Exception/assumption detection -- The processor code could be compiled assuming certain cases do not occur. The PFU could then be programmed to watch values and detect when these exceptional cases occur, diverting the processor's control to handle the exceptional case accordingly. For example, compiled code could be written assume a certain address rage is never written, allowing the values to be cached in registers or even compiled into the code. The PFU then performs parallel checking to see that this assumption is met throughout the region of code. In a similar manner, the PFU might be programmed to watch for specific address writes to facilitate debugging.
PFU limitations -- Similarly, the PFU may implement a restricted version of some function -- perhaps one that only works for certain values. When unusual values, those not handled by the PFU, are detected the PFU could divert control flow to software which implements the function.

As described, this could simply be a line which signaled a synchronous exception vectored into a handler setup to handle the specified exceptional event.

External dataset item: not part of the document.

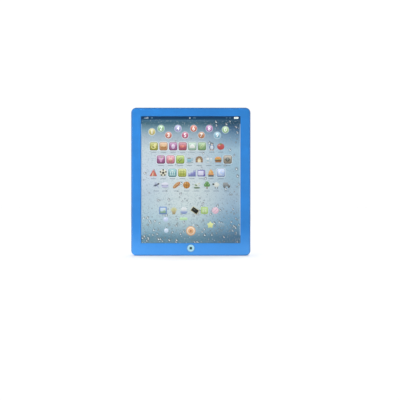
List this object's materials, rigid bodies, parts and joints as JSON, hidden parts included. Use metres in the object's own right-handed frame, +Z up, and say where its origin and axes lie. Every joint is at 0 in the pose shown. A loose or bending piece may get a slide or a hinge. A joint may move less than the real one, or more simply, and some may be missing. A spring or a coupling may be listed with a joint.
{
  "type": "toy touch tablet",
  "caption": "Flat toy tablet with a blue frame around a printed picture panel, a round push button below it, and a battery door, speaker grille and slide switch on the back.",
  "frame": {"origin": "middle of the lower edge, halfway through the thickness, on the surface that the tablet stands on", "axes": "+Z up the tablet's long side, +X to the viewer's right, and the picture faces -Y, so the battery door faces +Y"},
  "size_m": [0.1934, 0.02, 0.24],
  "materials": {
    "blue_plastic": "satin moulded ABS with a fine texture",
    "picture_print": "printed film under a clear gloss layer",
    "clear_film": "thin polyester film with grey carbon tracks",
    "spacer_film": "matt film",
    "grey_plastic": "matt moulded ABS",
    "pale_plastic": "translucent pale plastic with a small dark mark",
    "silicone": "soft matt silicone rubber",
    "circuit_board": "solder-masked glass-epoxy board",
    "epoxy": "poured black epoxy",
    "black_plastic": "matt moulded plastic",
    "white_nylon": "natural nylon",
    "capacitor_sleeve": "shrink sleeve",
    "steel": "zinc-plated steel",
    "nickel": "nickel-plated spring steel",
    "magnet_plate": "plated ferrite magnet assembly",
    "paper_cone": "pressed paper",
    "cell_jacket": "printed metal jacket",
    "red_wire": "PVC insulation",
    "black_wire": "PVC insulation",
    "grey_wire": "PVC insulation"
  },
  "bodies": {
    "case": {"amplifier_chip": "epoxy", "backplate": "grey_plastic", "battery_cell_1": "cell_jacket", "battery_cell_2": "cell_jacket", "battery_cell_3": "cell_jacket", "battery_socket": "white_nylon", "battery_wire_black": "black_wire", "battery_wire_red": "red_wire", "board_screw_1": "steel", "board_screw_2": "steel", "board_screw_3": "steel", "board_screw_4": "steel", "button_dome": "silicone", "capacitor": "capacitor_sleeve", "case_screw_1": "steel", "case_screw_2": "steel", "case_screw_3": "steel", "case_screw_4": "steel", "case_screw_5": "steel", "case_screw_6": "steel", "chip_blob": "epoxy", "clamp_screw_left": "steel", "clamp_screw_right": "steel", "contact_bridge_left": "nickel", "contact_bridge_right": "nickel", "contact_negative": "nickel", "contact_positive": "nickel", "front_shell": "blue_plastic", "key_board": "circuit_board", "key_board_screw_left": "steel", "key_board_screw_right": "steel", "key_cable": "grey_wire", "main_board": "circuit_board", "membrane_bottom_film": "clear_film", "membrane_spacer": "spacer_film", "membrane_tail": "clear_film", "membrane_top_film": "clear_film", "picture_overlay": "picture_print", "rear_shell": "blue_plastic", "speaker_basket": "steel", "speaker_clamp": "grey_plastic", "speaker_magnet": "magnet_plate", "speaker_socket": "white_nylon", "speaker_wire_black": "black_wire", "speaker_wire_red": "red_wire", "switch_body": "steel", "switch_screw_left": "steel", "switch_screw_right": "steel", "switch_wire": "red_wire", "tail_connector": "white_nylon"},
    "home_button": {"home_button": "pale_plastic"},
    "power_switch": {"switch_knob": "black_plastic", "switch_lever": "black_plastic"},
    "battery_door": {"battery_door": "blue_plastic"},
    "battery_door_screw": {"battery_door_screw": "steel"},
    "speaker_cone": {"speaker_cone": "paper_cone"}
  },
  "joints": [
    {"name": "home_button_press", "type": "slide", "parent": "case", "child": "home_button", "axis": [0, 1, 0], "range_m": [0, 0.001], "stiffness_N_per_m": 1200, "springref_m": -0.0002, "deforming": ["button_dome"]},
    {"name": "power_switch_slide", "type": "slide", "parent": "case", "child": "power_switch", "axis": [1, 0, 0], "range_m": [0, 0.0035]},
    {"name": "battery_door_hinge", "type": "hinge", "parent": "case", "child": "battery_door", "pos_m": [0, 0.01, 0.05], "axis": [-1, 0, 0], "range_deg": [0, 70]},
    {"name": "battery_door_screw_turn", "type": "hinge", "parent": "battery_door", "child": "battery_door_screw", "pos_m": [0, 0.01, 0.0932], "axis": [0, 1, 0], "continuous": true},
    {"name": "speaker_cone_move", "type": "slide", "parent": "case", "child": "speaker_cone", "axis": [0, 1, 0], "range_m": [-0.0004, 0.0004], "stiffness_N_per_m": 1500}
  ]
}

Alternately, the line could set dirty bits in the processor state, thread state, result registers, or the like to indicate that the computed value was incorrect and should be ignored. Such a line might also inhibit memory writes or other side-effecting operations which might write incorrect results based on the violated assumptions.

Control Registers

In some cases it may be useful to place specialized control registers inside the PFU. For example, for a DPGA PFU it might be beneficial to have a dedicated context state register for the array inside the PFU. This would be particularly advantageous if the PFU performed multiple cycle functions in the same PFU, but the processor did not want to allocate register file or instruction bandwidth to feed the context identification into the PFU on every cycle. Some internal registers may be beneficial anytime when the PFU operates on logical input data larger than its register file datapath. Internal registers can always be built out of the programmable logic, but where we can anticipate their common need, it is cheaper to go ahead and include fixed registers.

Control Inputs

So far, we have described scenarios where the PFU simply takes data from the register file datapath. We may want a control signal into the PFU indicating when new data is valid and destined for the PFU. Of course, if the PFU can always operate on the data its provided and the processor only takes results from the PFU when it expects the PFU to generate results, such control is not strictly required. However, if the PFU is tied up for multiple cycles with each operation, as suggested in some usage scenarios above, the PFU needs to be told when it actually needs to start operating on data. Additional control signals might tell the PFU more about what to do. For example, if a PFU is setup to perform more than one operation, the PFU might get some instruction bits to specify the current operation. Similarly, control bits might inform the PFU about the kind of data it is now receiving via its register file inputs. This information would be particularly valuable if the PFU operated on more data than it got over the register file datapath in a single cycle and did not always get all of the data it operates on reloaded in a deterministic sequence.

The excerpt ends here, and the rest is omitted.